These extracts are from John Brand’s important article.
The article first appeared in Business Day today – Industrial relations – Break the vicious cycle of violent, lose-lose strike action.
John Brand is a collective bargaining and dispute-resolution specialist at Bowman Gilfillan. Business Day has kindly consented to extracts and a link being provided on GilesFiles.
In seven out of the eight strikes, workers lost more in wages than they gained as a result of the strike.
If SA is to extricate itself from this lose- lose situation, it needs to realise it has a collective bargaining crisis on its hands.
South African negotiation and mediation skills also need to be reassessed.
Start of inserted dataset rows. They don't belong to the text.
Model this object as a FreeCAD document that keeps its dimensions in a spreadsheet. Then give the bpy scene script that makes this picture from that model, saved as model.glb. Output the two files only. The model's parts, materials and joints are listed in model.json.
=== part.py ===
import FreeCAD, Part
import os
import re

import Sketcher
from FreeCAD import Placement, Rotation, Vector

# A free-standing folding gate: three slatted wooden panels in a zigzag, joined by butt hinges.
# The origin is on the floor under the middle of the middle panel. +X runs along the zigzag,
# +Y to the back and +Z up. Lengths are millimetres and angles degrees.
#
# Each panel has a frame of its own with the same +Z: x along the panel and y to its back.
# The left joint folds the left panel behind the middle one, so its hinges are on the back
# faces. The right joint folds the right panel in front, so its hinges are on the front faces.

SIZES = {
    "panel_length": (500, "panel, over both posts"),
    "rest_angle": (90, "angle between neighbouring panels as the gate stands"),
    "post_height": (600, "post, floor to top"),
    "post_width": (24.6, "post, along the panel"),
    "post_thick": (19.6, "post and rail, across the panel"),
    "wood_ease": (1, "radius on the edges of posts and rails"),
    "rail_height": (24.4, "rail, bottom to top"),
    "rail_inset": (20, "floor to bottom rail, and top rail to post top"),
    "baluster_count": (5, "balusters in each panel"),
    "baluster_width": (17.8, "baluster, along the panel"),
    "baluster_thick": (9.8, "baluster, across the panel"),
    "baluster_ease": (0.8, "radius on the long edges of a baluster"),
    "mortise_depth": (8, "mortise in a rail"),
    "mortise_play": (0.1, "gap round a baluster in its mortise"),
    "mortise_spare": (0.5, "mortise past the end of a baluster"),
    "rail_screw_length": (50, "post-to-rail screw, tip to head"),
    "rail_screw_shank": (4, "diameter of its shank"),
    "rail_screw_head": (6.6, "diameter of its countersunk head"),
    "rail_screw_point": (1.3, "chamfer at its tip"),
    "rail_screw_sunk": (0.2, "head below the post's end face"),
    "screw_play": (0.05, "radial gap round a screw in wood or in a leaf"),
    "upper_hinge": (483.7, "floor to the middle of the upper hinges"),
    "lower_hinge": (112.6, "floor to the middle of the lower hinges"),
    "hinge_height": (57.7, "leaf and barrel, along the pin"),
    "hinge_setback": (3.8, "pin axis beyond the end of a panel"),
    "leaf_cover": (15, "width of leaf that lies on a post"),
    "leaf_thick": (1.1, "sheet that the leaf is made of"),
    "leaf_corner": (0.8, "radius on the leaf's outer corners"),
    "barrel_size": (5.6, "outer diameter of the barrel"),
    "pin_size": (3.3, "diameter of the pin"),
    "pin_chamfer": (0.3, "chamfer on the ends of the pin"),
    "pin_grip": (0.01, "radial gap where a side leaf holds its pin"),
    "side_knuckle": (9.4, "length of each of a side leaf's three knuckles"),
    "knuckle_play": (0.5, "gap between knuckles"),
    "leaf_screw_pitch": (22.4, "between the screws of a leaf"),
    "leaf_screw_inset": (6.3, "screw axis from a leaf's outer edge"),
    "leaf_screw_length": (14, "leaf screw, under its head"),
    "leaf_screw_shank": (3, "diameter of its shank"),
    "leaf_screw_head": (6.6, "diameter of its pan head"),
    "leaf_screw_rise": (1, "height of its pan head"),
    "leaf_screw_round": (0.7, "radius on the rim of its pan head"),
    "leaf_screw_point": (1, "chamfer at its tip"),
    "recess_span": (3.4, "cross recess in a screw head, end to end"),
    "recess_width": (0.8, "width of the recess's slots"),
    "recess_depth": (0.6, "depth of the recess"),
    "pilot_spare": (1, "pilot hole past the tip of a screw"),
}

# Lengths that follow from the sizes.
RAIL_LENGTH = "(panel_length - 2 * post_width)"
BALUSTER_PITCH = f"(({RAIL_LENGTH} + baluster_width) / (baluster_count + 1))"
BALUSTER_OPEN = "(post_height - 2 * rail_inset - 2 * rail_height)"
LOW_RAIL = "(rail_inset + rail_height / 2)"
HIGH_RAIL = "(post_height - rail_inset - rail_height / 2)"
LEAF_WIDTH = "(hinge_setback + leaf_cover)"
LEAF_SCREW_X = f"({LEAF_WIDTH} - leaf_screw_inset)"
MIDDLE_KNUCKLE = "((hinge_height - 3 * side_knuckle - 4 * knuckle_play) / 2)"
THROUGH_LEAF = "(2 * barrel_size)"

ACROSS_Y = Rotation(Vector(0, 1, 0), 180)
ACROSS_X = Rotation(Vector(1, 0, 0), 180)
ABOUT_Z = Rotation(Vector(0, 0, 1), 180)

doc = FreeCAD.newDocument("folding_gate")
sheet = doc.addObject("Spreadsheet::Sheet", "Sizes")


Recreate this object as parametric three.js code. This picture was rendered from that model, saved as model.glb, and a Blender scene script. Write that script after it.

Often, negotiators negotiate in a highly adversarial way, which is characteristic of a previous age, and mediators simply act as messengers between them. There is an almost total absence of joint problem-solving and a search for mutual-gain outcomes. A typical mind-set of union and management is one in which they view each other as ideological enemies rather than as partners with many overlapping interests as well as divergent ones. There is an assumption of a “fixed pie” that must be divided in a win- lose way by the use of cunning and force. There is no serious endeavour to expand the pie by improving efficiency and productivity and then sharing that pie more equitably. Negotiators do virtually no risk analysis before industrial action and so often find themselves in losing situations they could have avoided.
Few strikes were preceded by proper ballots and many had questionable levels of support. Not only does SA’s labour legislation fail to provide appropriate structures for collective bargaining, it also fails to provide adequate regulation for industrial democracy, good-faith bargaining and peaceful strikes and picketing. The country, therefore, needs to consider radical legislative reform to bolster collective bargaining and the proper use of the right to strike.
If SA wants to get itself out of its collective- bargaining crisis, it must accept it is in a crisis and needs to take drastic action.
Many countries have wrestled with similar problems and have found ways of overcoming them. SA can learn from these experiences and it has the expertise to diagnose the problems and to find appropriate solutions for them. Win-win is a possibility. The country does not have to let one violent, lose-lose strike season follow the other as though it were an act of nature.
If it does not act soon and effectively, the precious institution of collective bargaining and the vital right to strike, which are essential for the survival of a market economy, will be in jeopardy.